Doch der FC-Chor in C2 lässt sich nicht die Laune verderben und singt unverdrossen weiter, stimmgewaltig angefeuert von den Solo-Chansonniers Sebastian und Kenny, die samt ihrem Megafon auf einem kleinen Gerüst ein Lied nach dem anderen anstimmen. Integrierendes ("Zecke, wir brauchen Dich!"), Selbstironisches ("Wir steigen ab und ihr steigt mit!"; der Gegner Koblenz kämpft da noch um die Klasse), und sogar eine Ode an die Heimat schwappt durch das Tuja-Stadion: "Unsere Liebe, unser Stolz ist Ingolstadt".

Ein heiterer Nachmittag.
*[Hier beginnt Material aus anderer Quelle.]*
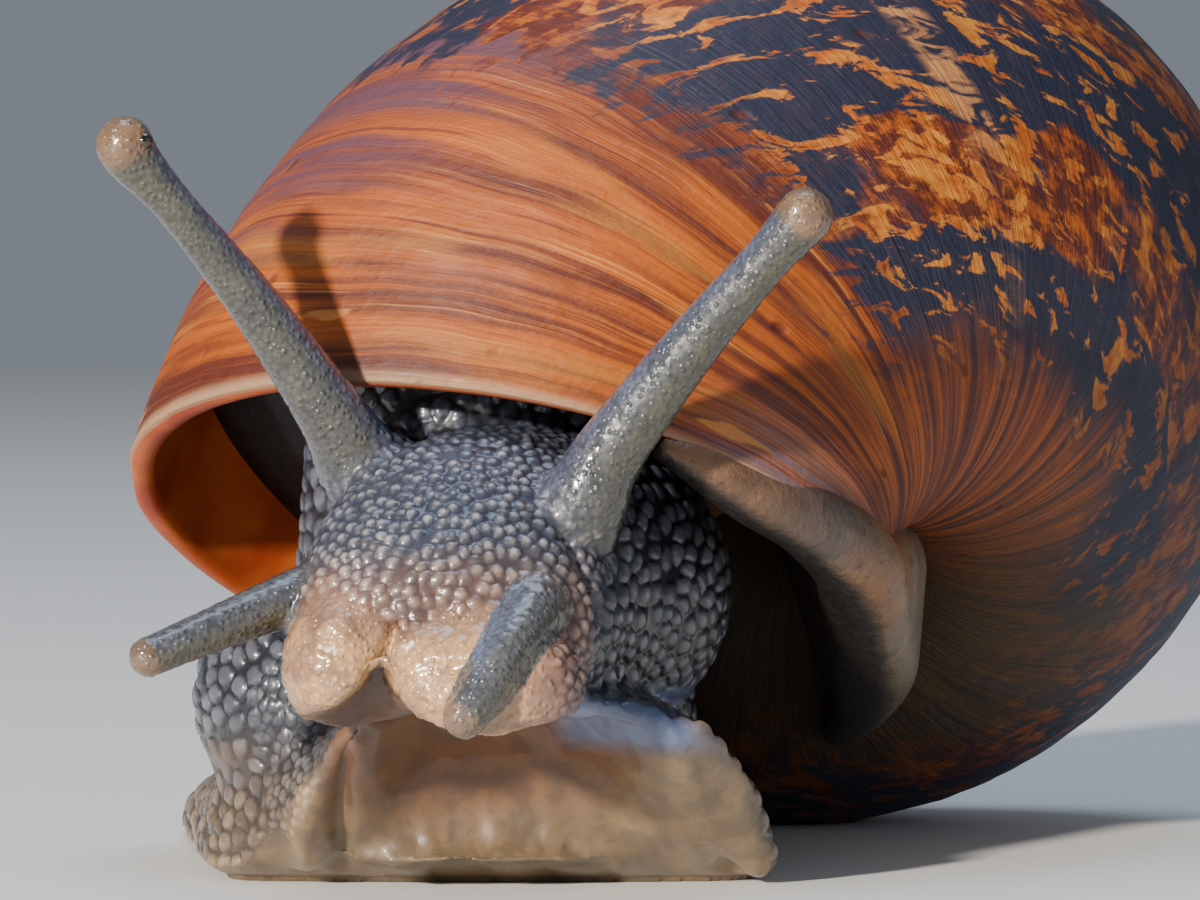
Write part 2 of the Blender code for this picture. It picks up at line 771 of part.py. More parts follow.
def main():
    clear_scene()
    snail, cutters = collection("garden_snail"), collection("cutters")
    materials = {name: material(name) for name in COLOURS}
    root = bpy.data.objects.new("snail_root", None)
    snail.objects.link(root)

    shell = fold_lip(make_shell(snail), cutters)
    lay_flat(shell, FLAT_SHELL)
    collar = make_collar(snail)
    flesh = trim_stalk(make_flesh(snail), cutters)
    parts = part_flesh(flesh, cutters)
    for name, centre in EYES.items():
        owner = "upper_tentacle_" + name.split("_")[1]
        socket = ball("socket", centre, (EYE_RADIUS + 0.08,) * 3, cutters, 12)
        hide(socket)
        parts[owner] = boolean(parts[owner], socket, "DIFFERENCE")
        bpy.data.objects.remove(socket, do_unlink=True)
        parts[name] = ball(name, centre, (EYE_RADIUS,) * 3, snail, 12)
    parts["shell"], parts["mantle_collar"] = shell, collar
    for name, obj in parts.items():
        kind = {"shell": "shell", "mantle_collar": "mantle_collar"}.get(name, "flesh")
        kind = "eye" if name.startswith("eye") else "lips" if name.startswith("lip_") else kind
        obj.data.materials.clear()
        obj.data.materials.append(materials[kind])
        obj.data.shade_smooth()
        obj.data.set_sharp_from_angle(angle=math.radians(50))
        obj.parent = root


main()
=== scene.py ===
"""Looks of a life-size brown garden snail (Cornu aspersum).

The shell, the fold of its columella, one skin over the whole soft body, the mantle's
edge and the eyes are made round the fixed frame, in millimetres until a mesh is made.
The snail crawls towards -Y, and the origin is the middle of its sole.
"""

import math

import bmesh
import bpy
import numpy as np
from mathutils import Matrix, Vector
from mathutils.kdtree import KDTree


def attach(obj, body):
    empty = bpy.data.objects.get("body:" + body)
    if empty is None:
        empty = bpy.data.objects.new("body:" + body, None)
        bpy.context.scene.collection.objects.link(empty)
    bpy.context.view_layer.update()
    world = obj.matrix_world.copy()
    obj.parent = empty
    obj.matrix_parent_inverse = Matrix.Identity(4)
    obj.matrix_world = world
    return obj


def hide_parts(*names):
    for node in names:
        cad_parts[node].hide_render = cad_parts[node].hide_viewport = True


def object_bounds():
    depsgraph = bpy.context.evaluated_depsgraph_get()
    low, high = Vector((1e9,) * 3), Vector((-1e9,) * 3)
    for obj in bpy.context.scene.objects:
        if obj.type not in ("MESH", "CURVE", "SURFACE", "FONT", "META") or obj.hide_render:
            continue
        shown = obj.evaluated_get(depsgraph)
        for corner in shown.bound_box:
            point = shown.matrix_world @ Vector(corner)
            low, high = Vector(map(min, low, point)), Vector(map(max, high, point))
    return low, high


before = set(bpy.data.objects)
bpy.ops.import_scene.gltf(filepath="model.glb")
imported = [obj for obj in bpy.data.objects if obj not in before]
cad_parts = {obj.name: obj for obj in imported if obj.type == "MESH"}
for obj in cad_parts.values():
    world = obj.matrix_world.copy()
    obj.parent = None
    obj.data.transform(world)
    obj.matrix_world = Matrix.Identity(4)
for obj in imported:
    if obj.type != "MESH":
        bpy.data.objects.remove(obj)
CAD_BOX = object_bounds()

bl_info = {
    "name": "Garden snail",
    "version": (1, 0, 0),
    "blender": (4, 5, 0),
    "location": "3D View > Sidebar > Snail",
    "description": "Builds a life-size garden snail round its fixed frame",
    "category": "Add Mesh",
}

MM = 0.001
TAU = math.tau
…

Die FC-Fans feiern das versöhnliche Finale einer Saison, die euphorisch begann und trist endete. Wer den Auftakt erlebt hat und die Augen schließt, mag sich so fühlen wie damals an jenem 17. August beim 3:2 gegen die Fürther – das selbe Traumwetter, eine ähnlich gelöste Stimmung, nur die Tabellensituation war damals deutlich günstiger: Platz eins. Jetzt: 17.
 
Applaus prasselt reichlich auf die Schanzer Spieler, die schon vor dem Anpfiff alles richtig gemacht hatten: "Ihr seid spitze!", stand auf dem Transparent, mit dem sie vor die Menge traten.
 
Die allermeisten Fans in C2 nehmen den Abstieg gelassen. Boris (28), der mit seinem siebenjährigen Neffen Dominik jedes Heimspiel des FC besucht hat und seit vier Jahren auch auswärts immer dabei ist, beschreibt seine Begeisterung mit bundesligareifem Pathos: "Wer seine Fahne liebt, dem macht so was nichts aus!" Und die beiden lieben ihren FC so sehr – "das würde auch noch für die Bayernliga reichen", sagt Boris, der selbstverständlich am Freitag beim ersten Spatenstich für das Stadion dabei war.
 
Ein Hauch von Skepsis

 
Die gesetzteren Herren weiter oben sehen die Sache etwas nüchterner. Kurt (71), ein alter ESV-ler, bezweifelt, dass an der neuen Spielstätte die Stimmung zwingend besser sein wird. Seine Argumentation: "Ihr wisst s’ doch, was für Heinis mir ham!" Gerhard (51) kann der dritten Liga durchaus Positives abgewinnen: "Da wird samstags gespielt, das bringt uns mehr Zuschauer, denn viele von denen spielen am Sonntag ja selber." Und Lou (45) aus Großmehring sieht den Klassenwechsel ebenfalls pragmatisch: "Da könnten wir dann öfters gewinnen."
 
Der 14-jährige Daniel kommt regelmäßig mit drei Kumpels aus Abensberg zum FC, "weil der uns besser gefällt als Jahn Regensburg oder so". Die Fankultur findet er "eigentlich ganz gut", nur die Sitzenden auf der Haupttribüne seien "furchtbar fad". – "Bei denen muss sich echt noch mehr rühren", sagen auch Adi (39), Nadine (21) und Tanja (26) aus Ingolstadt, die in der nächsten Saison "auf jeden Fall" dem FC die Treue halten wollen. Mit Blick auf die Gegentribüne merken sie lächelnd an: "Die brauchen echt mal einen Einpeitscher."
 
Etwa solche Stimmungskanonen wie die Vorsänger in C2. Kenny und Sebastian drehen am Ende nochmal auf. Der finale Pfiff ertönt um 15.47 Uhr. Applaus auf allen Seiten. Ingolstadt: vier. Koblenz: null. Dann macht der FC sogar die Fässer auf. 1100 Liter Freibier beseelen den Abschied aus Liga zwei. Bevor die Besucher die Schenken stürmen, schmettern sie ein inniges: "So was hat man lange nicht gesehn!" Selten lag eine ganze Fankurve derart richtig.